Todos los logros conseguidos por las distintas sociedades a lo largo de la Historia se están viendo eclipsados por la rapidez con la que avanza el conocimiento en el último siglo y medio. El rápido avance en algunas disciplinas está creando saberes muy especializados y existe el riesgo de que las personas que trabajan en ellos se aíslen del resto de áreas de conocimiento. No defiendo que volvamos a ser hombres y mujeres del Renacimiento como Leonardo, con una cultura amplísima en todos los campos del saber conocidos, eso en la actualidad es imposible. Pero si que creo que podemos intentar tener una cultura que aúne de nuevo estas disciplinas y rebaje un poco esa frontera artificial entre ciencias y letras. Me parece más enriquecedor para la sociedad, pero también para los propios individuos. Porque cultura no es solo saber quién escribió El Quijote, si no también qué es el ADN.
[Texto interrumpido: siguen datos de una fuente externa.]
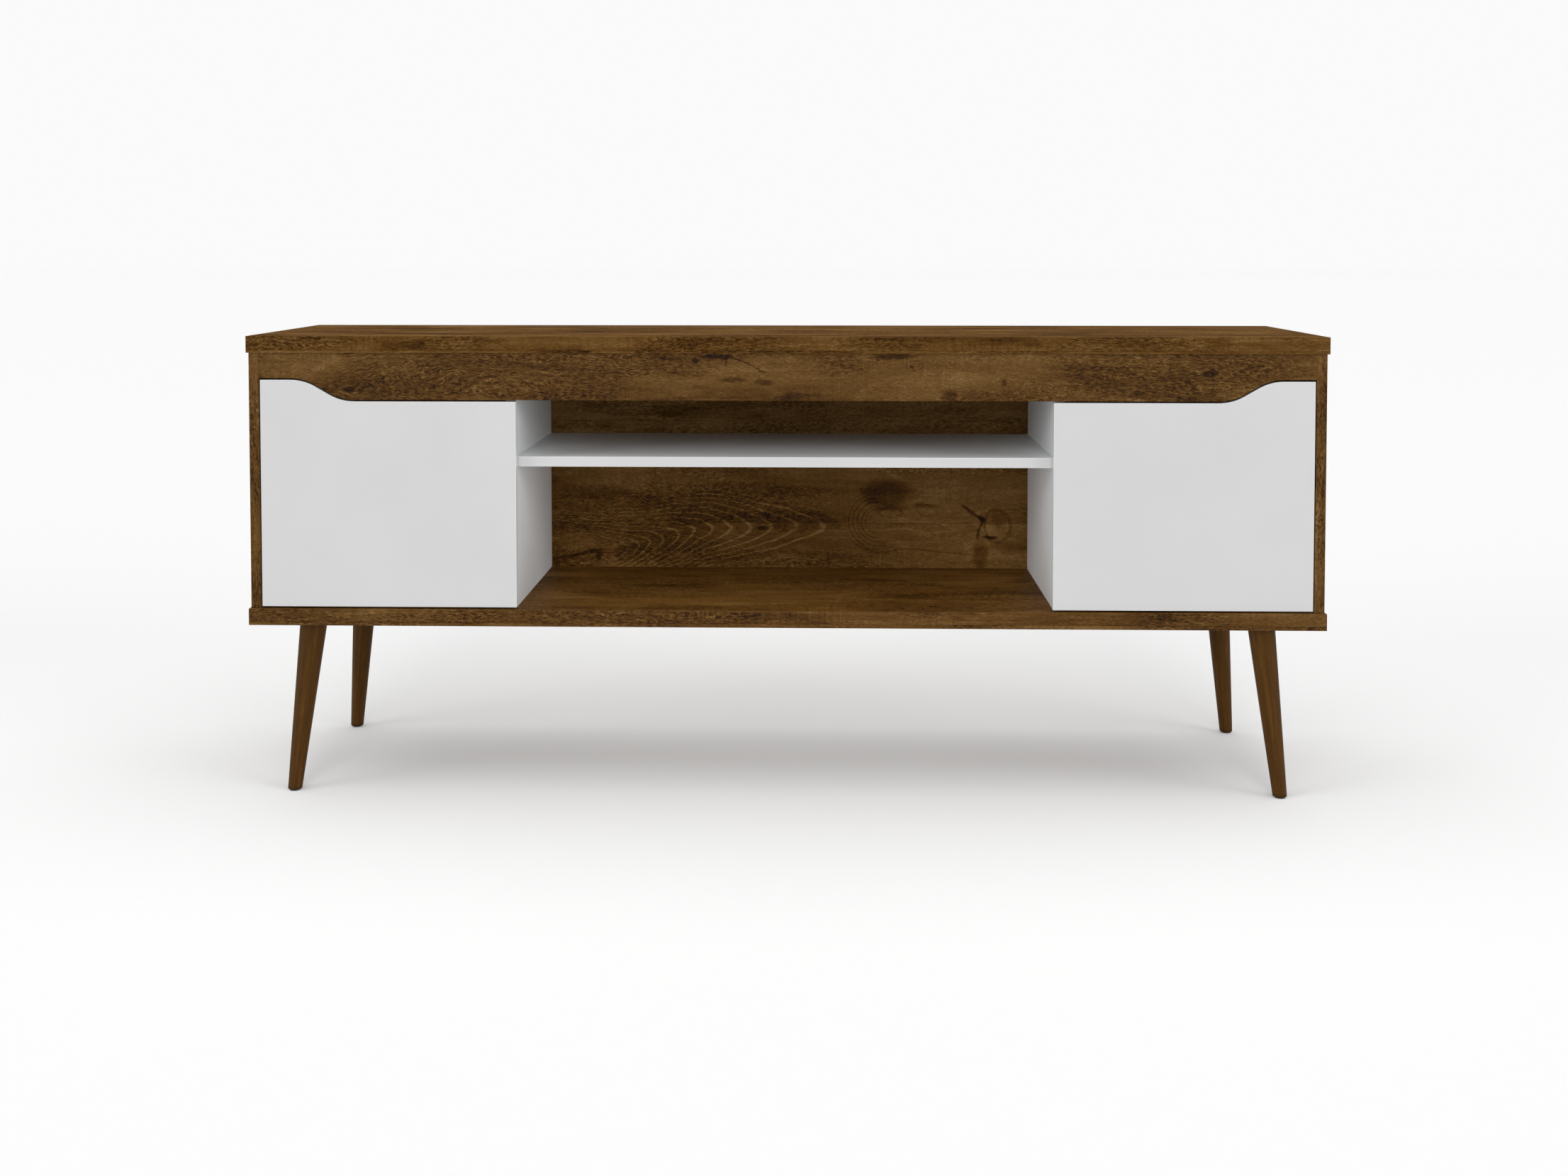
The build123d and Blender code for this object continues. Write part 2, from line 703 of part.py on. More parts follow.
# ---- back panels in their grooves, and their screws ---------------------------------
groove_end_play = 0.5
back_z = (bottom_top - groove_depth + groove_end_play, ceiling + groove_depth - groove_end_play)
back_y = (back_front_y, back_rear_y)
back_end = side_inner + groove_depth - groove_end_play
seam_half = 0.25
back_spans = {
    "left_back_panel": (-back_end, -divider_middle - seam_half),
    "centre_back_panel": (-divider_middle + seam_half, divider_middle - seam_half),
    "right_back_panel": (divider_middle + seam_half, back_end),
}

back_screw_points = divider_back_screws(-1) + divider_back_screws(1) + shelf_back_screws

for panel_name, span in back_spans.items():
    with BuildPart() as back_panel:
        block(span, back_y, back_z)
        drill_back_screws([(x, z) for x, z in back_screw_points if span[0] < x < span[1]])
    finish(back_panel, panel_name)

with BuildPart() as back_panel_screws:
    for x, z in back_screw_points:
        pan_screw((x, back_rear_y - back_screw_length, z), (x, back_rear_y, z),
                  small_screw_radius, small_head_radius, small_head_height)
finish(back_panel_screws, "back_panel_screws")

# ---- dowels, cam locks, cam bolts and shelf screws ----------------------------------
with BuildPart() as wood_dowels:
    shelf_dowels = shelf_dowel_ends(-1) + shelf_dowel_ends(1)
    for start, end in slab_dowel_ends + apron_end_dowel_ends + shelf_dowels:
        rod(start, end, dowel_radius)
finish(wood_dowels, "wood_dowels")

with BuildPart() as cam_bolts:
    for start, end in all_bolt_ends:
        rod(start, end, cam_bolt_radius)
finish(cam_bolts, "cam_bolts")

upright_cams = [ends for x, side in uprights for ends in upright_cam_ends(x, side)]
cam_throat = 0.6                 # play around the bolt inside a lock
cam_recess = (5, 0.6, 1.2)       # reach, half width and depth of the crosshead recess

with BuildPart() as cam_locks:
    for closed, mouth in upright_cams + apron_cam_ends:
        rod(closed, mouth, cam_radius)
    for start, end in all_bolt_ends:
        rod(start, end, cam_bolt_radius + cam_throat, Mode.SUBTRACT)
    for closed, mouth in upright_cams + apron_cam_ends:
        cross_recess(mouth, Vector(*closed) - Vector(*mouth), *cam_recess)
finish(cam_locks, "cam_locks")

with BuildPart() as shelf_screws:
    for sign in (-1, 1):
        for y in shelf_screw_ys:
            face = divider_outer - shelf_head_sunk
            head = (sign * face, y, shelf_mid)
            rod(head, (sign * (divider_outer - shelf_head_depth), y, shelf_mid), shelf_screw_head)
            rod(head, (sign * (divider_outer - shelf_screw_length), y, shelf_mid),
                shelf_screw_radius)
            rod(head, (sign * (face - shelf_socket_depth), y, shelf_mid), shelf_socket_radius,
                Mode.SUBTRACT)
finish(shelf_screws, "shelf_screws")
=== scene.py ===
"""Looks of the two-door television cabinet, in metres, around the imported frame."""
import math
import bpy
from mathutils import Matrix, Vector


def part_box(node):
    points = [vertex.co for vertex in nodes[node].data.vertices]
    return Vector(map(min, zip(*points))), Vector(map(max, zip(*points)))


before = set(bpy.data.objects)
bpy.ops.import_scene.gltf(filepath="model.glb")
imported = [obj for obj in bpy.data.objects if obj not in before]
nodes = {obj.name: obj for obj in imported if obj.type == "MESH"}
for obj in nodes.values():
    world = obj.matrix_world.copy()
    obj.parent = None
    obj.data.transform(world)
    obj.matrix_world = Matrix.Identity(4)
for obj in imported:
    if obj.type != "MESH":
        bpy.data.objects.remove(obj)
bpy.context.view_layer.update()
scene = bpy.context.scene

# ---- camera -------------------------------------------------------------------------
LENS = 38.41                 # millimetres on a 36 mm wide sensor
EYE = (0.0617, -2.6414, 0.8158)
PITCH = math.radians(2.25)   # looking down a little
YAW = math.radians(1.424)
SHIFT_DOWN = -0.175

camera_data = bpy.data.cameras.new("camera")
camera_data.lens = LENS
camera_data.sensor_width = 36
camera_data.shift_y = SHIFT_DOWN
camera = bpy.data.objects.new("camera", camera_data)
camera.location = EYE
camera.rotation_euler = (math.pi / 2 - PITCH, 0, YAW)
scene.collection.objects.link(camera)
scene.camera = camera
scene.view_settings.view_transform = "Standard"

# ---- studio -------------------------------------------------------------------------
FLOOR_HALF = 60
FLOOR_GLOW = 0.13            # the floor is lit from below a little, like a light table
BACKDROP = 0.96              # how bright the camera sees the studio behind the object
SKY_LIGHT = 0.16             # what the studio gives from all sides
# Each soft light is a wide sun: (azimuth it comes from, elevation, width, strength), where
# azimuth 0 is the front and the angles are in degrees.
SOFT_LIGHTS = {
    "top_light": (0, 84, 90, 1.65),
    "high_light": (0, 24, 24, 0.68),
    "eye_light": (2, 3, 20, 0.27),
    "left_light": (-60, 9, 30, 1.08),
    "right_light": (60, 9, 30, 1.08),
}


def colour(red, green, blue, gain=1.0):
    """Linear colour, with alpha, of 0 to 255 display values."""
    linear = []
    for value in (red, green, blue):
        share = value / 255
        curve = share / 12.92 if share <= 0.04045 else ((share + 0.055) / 1.055) ** 2.4
        linear.append(curve * gain)
    return (*linear, 1.0)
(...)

En un momento en el que nos estamos enfrentando a la mayor amenaza contra la humanidad en miles de años, al cambio climático con la pérdida de biodiversidad, el problema más complejo contra el que ha luchado nuestra especie, las soluciones también van a ser complejas por lo que necesitamos la coordinación de todas las áreas de conocimiento para poder llegar a ellas.